Молния сверкала, шел дождь, гремел гром, но ничто не могло разогнать любопытную толпу. Набережная, мосты, площади были запружены народом – гул толпы почти покрывал гул неба. Женщины, которых называли энергичной кличкой «лакомка гильотины», преследовали ее проклятиями, и гул ругательств доносился до меня, словно гул водопада.
Толпа волновалась уже задолго до появления осужденных. Наконец, словно роковое судно, борющееся с волнами, появилась тележка, и я увидел осужденную, которой не знал и раньше никогда не видел.
То была красивая девушка двадцати семи лет, с чудными глазами, с правильной формы носом, с красиво очерченным ртом. Она стояла с поднятой головой, не потому, что хотела высокомерно оглядывать толпу: ее руки связаны были сзади, и она вынуждена была поднять голову. Дождь перестал, но так как она простояла под дождем три четверти пути, то вода текла с нее и мокрое шерстяное платье обрисовывало ее очаровательную фигуру так, как будто она вышла из ванны. Красная рубашка, которую надел на нее палач, придавала ей странный вид и особо подчеркивала великолепие этой гордой, решительной головы. Когда она подъехала к площади, дождь перестал и луч солнца, прорвавшись между двух облаков, осветил ее волосы, создав словно бы ореол.
Клянусь вам, что хотя эта девушка была убийцей и совершила преступление, правда, во имя человечества, и хотя я ненавидел это убийство, я не мог бы тогда сказать, был ли то апофеоз или казнь. Она побледнела при виде эшафота; бледность особенно оттеняла красная рубашка, которая доходила до шеи; но она тотчас же овладела собою и кончила тем, что повернулась к эшафоту и посмотрела на него улыбаясь.
Тележка остановилась. Шарлотта соскочила, не допустив, чтобы ей помогли сойти; потом она поднялась по ступеням эшафота, скользким после дождя. Она поднималась так скоро, как только это позволяла ей длина волочившейся рубашки и связанные руки. Она опять побледнела, почувствовав руку палача, который коснулся ее плеча, чтобы сдернуть косынку, закрывавшую шею, но сейчас же последняя улыбка скрыла ее бледность, и она сама, не дав привязать себя к позорной перекладине, в торжественном и почти радостном порыве вложила голову в ужасное отверстие.
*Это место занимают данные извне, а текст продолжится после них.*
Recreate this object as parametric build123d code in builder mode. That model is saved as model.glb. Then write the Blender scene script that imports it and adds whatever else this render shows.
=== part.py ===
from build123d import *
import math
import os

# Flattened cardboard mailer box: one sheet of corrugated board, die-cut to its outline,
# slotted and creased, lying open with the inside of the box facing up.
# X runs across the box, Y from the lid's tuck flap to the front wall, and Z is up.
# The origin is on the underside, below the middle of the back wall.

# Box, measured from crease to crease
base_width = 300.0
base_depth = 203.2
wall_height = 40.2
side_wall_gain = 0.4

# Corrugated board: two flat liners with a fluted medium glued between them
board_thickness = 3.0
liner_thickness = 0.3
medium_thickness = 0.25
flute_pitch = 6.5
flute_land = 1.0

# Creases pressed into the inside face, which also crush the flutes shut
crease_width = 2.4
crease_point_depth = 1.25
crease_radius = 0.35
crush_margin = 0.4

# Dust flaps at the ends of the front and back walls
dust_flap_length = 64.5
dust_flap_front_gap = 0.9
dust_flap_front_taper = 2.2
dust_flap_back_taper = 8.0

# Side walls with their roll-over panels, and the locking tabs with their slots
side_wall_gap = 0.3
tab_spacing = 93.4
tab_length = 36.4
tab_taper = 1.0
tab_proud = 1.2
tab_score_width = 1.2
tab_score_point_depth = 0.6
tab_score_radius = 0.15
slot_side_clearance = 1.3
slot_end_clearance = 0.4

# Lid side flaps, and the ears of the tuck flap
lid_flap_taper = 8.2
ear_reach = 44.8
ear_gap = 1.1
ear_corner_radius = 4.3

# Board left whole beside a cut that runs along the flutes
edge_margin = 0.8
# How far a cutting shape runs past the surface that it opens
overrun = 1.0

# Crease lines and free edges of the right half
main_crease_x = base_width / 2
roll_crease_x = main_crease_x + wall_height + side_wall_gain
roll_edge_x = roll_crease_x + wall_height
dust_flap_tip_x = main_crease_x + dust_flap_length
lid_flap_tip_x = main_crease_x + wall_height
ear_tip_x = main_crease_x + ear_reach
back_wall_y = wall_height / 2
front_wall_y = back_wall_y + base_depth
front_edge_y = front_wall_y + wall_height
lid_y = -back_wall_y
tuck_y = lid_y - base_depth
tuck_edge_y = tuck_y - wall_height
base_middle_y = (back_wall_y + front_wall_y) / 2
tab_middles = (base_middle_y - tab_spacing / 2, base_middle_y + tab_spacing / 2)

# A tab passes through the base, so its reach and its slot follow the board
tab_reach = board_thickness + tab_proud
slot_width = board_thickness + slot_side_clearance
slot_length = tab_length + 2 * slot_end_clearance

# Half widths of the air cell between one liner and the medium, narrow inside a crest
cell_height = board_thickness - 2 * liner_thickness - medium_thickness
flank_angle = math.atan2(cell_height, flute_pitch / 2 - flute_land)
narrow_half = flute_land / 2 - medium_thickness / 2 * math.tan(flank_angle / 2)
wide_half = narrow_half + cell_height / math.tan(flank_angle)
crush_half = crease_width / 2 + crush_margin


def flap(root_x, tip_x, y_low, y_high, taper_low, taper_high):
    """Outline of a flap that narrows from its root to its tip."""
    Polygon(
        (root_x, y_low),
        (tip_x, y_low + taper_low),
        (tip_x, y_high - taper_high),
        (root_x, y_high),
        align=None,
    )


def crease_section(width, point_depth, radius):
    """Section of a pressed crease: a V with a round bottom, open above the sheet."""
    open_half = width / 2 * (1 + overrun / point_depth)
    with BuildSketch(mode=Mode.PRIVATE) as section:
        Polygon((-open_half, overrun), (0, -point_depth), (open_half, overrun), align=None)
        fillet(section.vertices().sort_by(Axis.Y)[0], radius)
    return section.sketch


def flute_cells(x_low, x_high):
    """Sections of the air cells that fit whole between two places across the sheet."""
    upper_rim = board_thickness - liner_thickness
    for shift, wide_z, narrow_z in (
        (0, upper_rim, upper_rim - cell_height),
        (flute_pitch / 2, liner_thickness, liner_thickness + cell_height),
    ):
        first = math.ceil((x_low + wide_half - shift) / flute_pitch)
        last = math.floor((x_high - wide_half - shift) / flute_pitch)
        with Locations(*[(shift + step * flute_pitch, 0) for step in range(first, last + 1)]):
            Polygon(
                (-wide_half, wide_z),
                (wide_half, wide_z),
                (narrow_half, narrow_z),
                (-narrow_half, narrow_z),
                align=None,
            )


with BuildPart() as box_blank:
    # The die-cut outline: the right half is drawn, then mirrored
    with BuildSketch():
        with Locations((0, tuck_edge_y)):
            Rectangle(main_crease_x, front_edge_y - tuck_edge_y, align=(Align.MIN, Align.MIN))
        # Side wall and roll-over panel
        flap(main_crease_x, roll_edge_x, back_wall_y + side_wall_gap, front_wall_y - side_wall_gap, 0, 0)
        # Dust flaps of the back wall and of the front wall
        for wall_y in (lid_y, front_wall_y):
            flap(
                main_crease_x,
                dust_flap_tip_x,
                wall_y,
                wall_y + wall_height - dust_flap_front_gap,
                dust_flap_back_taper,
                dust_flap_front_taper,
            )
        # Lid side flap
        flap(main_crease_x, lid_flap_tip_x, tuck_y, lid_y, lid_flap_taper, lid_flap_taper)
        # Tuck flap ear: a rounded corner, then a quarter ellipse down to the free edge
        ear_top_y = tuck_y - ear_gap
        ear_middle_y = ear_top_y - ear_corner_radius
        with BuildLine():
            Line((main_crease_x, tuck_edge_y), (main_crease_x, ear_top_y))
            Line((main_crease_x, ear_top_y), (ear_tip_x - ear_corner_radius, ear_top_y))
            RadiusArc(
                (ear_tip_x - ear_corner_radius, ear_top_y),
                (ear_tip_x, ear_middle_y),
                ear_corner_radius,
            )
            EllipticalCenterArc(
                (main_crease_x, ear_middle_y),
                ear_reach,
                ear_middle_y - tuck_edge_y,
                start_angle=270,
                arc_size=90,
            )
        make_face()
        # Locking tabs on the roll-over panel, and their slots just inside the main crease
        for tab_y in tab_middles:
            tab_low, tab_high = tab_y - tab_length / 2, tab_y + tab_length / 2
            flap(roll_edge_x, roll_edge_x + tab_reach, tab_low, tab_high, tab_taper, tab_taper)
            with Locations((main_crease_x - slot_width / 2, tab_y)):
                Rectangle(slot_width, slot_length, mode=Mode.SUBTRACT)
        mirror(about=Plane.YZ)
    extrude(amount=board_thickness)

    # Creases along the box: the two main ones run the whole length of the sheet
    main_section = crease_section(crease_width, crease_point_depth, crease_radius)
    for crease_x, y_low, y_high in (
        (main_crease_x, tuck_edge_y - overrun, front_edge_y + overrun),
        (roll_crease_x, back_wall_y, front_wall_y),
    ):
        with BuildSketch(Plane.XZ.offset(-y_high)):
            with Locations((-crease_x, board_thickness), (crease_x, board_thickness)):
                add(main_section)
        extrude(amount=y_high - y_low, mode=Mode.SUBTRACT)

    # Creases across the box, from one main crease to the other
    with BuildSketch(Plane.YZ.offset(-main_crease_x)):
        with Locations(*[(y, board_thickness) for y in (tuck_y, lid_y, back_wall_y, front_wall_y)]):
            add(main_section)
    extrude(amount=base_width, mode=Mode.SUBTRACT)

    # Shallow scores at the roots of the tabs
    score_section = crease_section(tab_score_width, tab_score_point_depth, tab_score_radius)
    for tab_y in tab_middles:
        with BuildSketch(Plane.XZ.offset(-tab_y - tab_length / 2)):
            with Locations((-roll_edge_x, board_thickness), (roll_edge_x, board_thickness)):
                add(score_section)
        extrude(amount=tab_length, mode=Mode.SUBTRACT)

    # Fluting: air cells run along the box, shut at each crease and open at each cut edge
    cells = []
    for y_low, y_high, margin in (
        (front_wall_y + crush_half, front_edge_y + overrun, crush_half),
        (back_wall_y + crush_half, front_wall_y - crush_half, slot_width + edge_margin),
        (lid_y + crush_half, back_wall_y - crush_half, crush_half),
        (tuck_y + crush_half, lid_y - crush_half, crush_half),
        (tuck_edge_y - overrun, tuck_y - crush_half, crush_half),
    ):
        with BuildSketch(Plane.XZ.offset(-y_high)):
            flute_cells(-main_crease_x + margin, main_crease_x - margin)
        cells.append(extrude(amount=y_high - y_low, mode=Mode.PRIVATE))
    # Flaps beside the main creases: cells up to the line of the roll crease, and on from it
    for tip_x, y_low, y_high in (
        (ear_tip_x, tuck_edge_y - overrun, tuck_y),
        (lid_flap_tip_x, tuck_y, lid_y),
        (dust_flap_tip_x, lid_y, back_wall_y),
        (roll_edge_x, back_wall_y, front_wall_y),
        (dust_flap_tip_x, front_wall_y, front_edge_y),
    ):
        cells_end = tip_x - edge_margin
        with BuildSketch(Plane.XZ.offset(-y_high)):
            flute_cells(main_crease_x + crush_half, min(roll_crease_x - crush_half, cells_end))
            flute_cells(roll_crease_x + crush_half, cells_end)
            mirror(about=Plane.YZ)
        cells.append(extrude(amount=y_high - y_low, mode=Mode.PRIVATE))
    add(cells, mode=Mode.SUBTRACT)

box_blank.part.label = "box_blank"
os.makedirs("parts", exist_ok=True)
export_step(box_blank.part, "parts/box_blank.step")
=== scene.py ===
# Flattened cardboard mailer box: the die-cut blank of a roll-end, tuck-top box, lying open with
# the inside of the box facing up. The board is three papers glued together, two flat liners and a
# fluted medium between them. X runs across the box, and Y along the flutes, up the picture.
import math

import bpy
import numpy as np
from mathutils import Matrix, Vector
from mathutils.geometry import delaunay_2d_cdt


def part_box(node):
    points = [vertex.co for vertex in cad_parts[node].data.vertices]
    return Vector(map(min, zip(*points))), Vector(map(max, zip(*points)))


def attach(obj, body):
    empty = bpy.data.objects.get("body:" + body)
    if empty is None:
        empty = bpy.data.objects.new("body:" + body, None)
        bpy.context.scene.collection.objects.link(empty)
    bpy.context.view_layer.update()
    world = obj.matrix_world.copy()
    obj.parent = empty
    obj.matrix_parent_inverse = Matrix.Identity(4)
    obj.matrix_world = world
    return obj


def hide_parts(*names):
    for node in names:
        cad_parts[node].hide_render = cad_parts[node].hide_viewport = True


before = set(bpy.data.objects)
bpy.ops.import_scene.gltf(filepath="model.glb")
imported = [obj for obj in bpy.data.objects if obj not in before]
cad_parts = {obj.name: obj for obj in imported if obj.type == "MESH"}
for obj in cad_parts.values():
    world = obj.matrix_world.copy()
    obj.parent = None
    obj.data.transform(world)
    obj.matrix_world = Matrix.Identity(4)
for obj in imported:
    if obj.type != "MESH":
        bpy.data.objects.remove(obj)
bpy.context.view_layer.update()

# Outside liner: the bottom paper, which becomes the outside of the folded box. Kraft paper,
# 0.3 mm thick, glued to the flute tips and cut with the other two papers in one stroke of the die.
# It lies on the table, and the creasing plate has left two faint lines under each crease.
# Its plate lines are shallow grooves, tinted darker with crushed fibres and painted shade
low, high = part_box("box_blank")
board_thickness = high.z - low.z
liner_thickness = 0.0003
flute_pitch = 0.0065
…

Нож скользнул, голова отделилась от туловища, упала на платформу и подскочила. И вот тогда, – слушайте, доктор, слушайте и вы, поэт, – тогда один из помощников палача, по имени Легро, схватил голову за волосы и из низкого желания подольститься к толпе дал ей пощечину. И вот от этой пощечины голова покраснела. Я видел это сам – не щека, а голова покраснела, слышите вы? Не одна щека, по которой он ударил, а обе щеки покраснели одинаково – чувствительность жила в этой голове, она негодовала, что подверглась оскорблению, которое не входило в приговор.
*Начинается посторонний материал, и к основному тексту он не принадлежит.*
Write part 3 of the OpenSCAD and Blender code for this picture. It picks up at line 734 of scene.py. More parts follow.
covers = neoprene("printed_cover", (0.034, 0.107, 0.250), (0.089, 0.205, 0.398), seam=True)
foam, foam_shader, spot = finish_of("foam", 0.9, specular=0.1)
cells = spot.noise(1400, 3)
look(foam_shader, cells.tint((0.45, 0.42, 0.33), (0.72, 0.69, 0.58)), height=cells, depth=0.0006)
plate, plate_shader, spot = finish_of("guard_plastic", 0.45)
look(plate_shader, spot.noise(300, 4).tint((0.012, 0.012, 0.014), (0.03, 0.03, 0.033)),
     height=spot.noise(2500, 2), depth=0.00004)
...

Народ видел, как покраснела голова. Народ принял сторону мертвой против живого, казненной против ее палача. Тут же толпа потребовала мести за гнусный поступок, и тут же негодяй был передан жандармам, которые отвели его в тюрьму.
Подождите, – сказал Ледрю, заметив, что доктор хочет говорить, – подождите, это еще не все.
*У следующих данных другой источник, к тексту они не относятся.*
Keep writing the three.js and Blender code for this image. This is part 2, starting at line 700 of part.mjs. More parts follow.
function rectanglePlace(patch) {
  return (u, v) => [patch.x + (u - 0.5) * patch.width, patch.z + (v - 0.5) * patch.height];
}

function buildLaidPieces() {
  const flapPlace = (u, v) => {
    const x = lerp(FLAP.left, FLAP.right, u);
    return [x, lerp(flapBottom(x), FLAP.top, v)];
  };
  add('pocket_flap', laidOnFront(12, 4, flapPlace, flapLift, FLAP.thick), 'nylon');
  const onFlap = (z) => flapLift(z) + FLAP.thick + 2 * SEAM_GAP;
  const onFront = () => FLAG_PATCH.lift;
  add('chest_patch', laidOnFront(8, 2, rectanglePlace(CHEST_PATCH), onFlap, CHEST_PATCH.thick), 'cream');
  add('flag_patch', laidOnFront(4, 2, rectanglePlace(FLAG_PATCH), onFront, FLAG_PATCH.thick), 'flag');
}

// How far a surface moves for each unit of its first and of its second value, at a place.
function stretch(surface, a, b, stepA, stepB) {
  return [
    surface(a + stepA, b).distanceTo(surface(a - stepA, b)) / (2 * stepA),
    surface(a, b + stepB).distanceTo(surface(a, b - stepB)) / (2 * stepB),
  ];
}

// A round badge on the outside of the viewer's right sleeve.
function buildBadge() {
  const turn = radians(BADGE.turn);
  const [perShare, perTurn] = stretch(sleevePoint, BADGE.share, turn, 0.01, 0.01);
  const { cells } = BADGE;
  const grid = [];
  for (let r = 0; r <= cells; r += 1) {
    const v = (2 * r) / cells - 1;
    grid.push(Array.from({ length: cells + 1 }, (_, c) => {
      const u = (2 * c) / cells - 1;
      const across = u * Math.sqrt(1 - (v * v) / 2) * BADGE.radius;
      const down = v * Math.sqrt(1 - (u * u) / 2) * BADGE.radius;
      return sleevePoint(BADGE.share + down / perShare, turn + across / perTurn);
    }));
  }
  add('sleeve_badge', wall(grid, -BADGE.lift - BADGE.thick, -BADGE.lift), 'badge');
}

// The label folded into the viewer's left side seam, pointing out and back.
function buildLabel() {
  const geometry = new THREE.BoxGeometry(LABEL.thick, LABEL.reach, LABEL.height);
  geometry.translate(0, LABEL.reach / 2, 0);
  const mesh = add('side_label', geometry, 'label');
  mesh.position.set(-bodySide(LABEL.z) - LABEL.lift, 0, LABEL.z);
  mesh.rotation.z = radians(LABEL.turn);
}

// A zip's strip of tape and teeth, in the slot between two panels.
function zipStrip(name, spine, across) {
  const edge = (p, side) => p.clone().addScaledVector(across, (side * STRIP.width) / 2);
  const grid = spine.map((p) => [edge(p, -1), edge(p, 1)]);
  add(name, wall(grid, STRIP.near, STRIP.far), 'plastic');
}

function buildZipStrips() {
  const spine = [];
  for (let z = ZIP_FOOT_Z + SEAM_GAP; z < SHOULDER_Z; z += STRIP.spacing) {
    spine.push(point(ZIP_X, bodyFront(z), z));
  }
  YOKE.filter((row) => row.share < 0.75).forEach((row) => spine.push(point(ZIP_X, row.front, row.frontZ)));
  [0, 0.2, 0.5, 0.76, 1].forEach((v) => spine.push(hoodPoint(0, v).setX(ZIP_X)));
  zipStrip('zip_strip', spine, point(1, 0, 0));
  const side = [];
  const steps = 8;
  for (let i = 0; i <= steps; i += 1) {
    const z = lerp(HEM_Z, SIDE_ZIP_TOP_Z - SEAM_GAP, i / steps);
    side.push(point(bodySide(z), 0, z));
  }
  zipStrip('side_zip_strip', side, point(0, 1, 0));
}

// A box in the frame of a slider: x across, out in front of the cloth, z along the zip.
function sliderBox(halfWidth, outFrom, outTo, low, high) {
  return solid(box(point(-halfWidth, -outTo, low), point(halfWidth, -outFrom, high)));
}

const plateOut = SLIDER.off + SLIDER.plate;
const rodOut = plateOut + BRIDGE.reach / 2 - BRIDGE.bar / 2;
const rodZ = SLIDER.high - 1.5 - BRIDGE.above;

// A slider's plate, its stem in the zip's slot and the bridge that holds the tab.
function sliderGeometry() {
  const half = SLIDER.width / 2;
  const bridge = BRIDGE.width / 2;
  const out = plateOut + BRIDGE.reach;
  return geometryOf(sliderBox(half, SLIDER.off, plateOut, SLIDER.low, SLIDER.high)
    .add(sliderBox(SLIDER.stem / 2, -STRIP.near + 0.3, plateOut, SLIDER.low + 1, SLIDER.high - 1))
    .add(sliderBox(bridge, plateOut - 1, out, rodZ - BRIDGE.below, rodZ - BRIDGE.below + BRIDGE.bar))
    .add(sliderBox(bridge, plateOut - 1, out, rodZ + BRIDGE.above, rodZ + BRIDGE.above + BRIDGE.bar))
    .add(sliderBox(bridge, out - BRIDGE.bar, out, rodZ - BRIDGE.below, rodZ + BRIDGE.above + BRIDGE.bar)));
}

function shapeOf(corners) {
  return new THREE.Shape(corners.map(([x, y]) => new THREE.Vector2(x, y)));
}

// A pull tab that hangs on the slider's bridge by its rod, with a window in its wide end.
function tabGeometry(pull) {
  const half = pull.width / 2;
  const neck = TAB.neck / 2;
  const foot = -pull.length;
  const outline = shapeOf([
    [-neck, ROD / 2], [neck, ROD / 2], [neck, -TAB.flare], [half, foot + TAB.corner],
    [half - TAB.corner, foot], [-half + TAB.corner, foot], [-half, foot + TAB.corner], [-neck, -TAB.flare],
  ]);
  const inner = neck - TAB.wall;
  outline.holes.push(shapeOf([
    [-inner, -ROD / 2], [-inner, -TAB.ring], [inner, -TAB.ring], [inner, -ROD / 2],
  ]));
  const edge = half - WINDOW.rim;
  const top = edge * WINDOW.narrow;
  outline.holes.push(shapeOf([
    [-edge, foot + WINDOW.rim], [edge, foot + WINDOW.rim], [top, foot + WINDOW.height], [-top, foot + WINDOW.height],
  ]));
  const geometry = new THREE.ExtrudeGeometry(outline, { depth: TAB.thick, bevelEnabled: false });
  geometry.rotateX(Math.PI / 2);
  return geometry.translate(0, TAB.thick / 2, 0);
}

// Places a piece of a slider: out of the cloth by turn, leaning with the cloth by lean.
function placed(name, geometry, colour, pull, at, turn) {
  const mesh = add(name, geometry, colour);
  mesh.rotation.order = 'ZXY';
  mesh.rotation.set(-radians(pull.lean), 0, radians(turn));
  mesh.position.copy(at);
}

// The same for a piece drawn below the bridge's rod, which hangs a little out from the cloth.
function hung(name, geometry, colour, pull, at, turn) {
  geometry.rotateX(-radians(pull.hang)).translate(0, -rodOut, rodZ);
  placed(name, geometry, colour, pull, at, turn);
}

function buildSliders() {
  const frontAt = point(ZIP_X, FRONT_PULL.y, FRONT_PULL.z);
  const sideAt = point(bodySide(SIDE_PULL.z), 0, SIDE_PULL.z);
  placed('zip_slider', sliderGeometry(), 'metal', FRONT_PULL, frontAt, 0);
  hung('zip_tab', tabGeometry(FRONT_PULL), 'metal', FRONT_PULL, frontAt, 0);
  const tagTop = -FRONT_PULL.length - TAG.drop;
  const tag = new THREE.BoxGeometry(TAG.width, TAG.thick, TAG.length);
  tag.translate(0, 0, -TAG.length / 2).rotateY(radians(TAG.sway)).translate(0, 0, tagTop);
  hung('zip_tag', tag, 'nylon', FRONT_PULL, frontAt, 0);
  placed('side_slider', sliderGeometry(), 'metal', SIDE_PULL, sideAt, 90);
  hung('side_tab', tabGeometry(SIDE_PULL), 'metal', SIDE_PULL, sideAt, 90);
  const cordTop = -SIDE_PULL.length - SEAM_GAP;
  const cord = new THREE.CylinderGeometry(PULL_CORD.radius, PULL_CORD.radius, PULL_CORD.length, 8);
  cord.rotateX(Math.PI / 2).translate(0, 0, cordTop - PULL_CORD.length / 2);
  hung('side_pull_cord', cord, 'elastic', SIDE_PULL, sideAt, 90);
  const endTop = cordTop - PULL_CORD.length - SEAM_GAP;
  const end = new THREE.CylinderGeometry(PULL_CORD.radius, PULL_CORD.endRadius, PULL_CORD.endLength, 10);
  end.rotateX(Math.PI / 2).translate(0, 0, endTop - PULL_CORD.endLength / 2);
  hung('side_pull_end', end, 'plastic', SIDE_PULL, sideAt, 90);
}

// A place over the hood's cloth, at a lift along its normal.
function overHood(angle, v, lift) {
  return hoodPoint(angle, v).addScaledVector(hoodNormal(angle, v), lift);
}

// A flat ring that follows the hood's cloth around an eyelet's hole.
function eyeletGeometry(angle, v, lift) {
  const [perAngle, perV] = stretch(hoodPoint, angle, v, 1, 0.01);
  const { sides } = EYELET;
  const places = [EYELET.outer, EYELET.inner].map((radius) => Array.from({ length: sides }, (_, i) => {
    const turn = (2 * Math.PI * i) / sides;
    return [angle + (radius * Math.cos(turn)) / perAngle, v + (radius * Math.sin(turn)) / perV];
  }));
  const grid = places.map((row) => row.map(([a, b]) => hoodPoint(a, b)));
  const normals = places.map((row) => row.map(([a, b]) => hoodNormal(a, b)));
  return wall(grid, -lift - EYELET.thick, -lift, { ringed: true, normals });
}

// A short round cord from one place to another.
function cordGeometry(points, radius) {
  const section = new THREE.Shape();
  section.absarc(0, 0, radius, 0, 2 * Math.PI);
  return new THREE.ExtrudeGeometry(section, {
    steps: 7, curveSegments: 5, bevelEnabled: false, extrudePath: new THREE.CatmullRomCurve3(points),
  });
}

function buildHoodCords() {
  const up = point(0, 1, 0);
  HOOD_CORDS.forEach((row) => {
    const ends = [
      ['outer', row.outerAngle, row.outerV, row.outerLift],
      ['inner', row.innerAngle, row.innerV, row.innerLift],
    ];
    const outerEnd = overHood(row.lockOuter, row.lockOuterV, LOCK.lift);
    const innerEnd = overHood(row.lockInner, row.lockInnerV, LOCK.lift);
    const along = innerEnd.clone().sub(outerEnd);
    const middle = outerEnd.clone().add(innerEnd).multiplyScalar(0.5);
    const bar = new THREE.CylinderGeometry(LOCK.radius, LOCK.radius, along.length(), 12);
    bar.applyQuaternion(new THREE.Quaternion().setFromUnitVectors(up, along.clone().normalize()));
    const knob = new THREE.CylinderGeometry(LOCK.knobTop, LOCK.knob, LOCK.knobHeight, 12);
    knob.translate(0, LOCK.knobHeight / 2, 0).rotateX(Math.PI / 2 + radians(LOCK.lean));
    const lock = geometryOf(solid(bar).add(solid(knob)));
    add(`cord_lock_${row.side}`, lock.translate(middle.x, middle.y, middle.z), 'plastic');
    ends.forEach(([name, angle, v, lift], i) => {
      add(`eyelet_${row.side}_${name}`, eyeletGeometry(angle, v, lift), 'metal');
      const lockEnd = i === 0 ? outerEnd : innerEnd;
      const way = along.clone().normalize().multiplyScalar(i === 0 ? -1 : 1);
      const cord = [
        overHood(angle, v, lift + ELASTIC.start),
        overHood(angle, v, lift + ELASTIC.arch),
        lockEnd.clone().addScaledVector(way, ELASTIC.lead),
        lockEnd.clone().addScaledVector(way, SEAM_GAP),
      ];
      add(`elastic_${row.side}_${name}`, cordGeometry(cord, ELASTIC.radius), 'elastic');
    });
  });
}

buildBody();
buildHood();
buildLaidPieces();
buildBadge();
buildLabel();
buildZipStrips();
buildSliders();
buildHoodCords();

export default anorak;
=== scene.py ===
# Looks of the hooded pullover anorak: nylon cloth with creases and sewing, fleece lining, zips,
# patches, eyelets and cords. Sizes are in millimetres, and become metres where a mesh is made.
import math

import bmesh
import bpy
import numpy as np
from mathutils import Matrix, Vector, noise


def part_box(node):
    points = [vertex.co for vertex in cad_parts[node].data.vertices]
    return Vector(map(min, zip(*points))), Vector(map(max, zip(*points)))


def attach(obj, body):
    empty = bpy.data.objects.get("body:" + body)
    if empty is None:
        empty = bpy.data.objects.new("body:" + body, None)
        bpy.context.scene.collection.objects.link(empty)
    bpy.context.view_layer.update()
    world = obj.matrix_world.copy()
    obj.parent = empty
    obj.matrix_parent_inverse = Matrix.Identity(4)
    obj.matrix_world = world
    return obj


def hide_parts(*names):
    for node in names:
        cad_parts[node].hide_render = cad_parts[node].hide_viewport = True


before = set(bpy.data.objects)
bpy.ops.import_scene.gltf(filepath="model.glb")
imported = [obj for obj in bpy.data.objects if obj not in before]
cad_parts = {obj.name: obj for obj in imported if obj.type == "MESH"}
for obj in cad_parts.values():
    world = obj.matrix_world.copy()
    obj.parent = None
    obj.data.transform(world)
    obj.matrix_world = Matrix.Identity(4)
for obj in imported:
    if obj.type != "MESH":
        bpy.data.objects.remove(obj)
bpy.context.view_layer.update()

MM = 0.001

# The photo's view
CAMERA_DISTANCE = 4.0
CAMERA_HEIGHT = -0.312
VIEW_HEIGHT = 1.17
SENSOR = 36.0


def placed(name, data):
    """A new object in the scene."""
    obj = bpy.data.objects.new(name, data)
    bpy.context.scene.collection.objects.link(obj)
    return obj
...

Мне хотелось выяснить, что руководило этим человеком и побудило его совершить гнусный поступок. Я узнал, где он содержится, попросил разрешения посетить его, получил это разрешение и отправился к нему в аббатство.
Приговором революционного суда негодяй присужден был к трем месяцам тюремного заключения. Он не мог понять, почему его осудили за такой обыденный поступок, какой он совершил.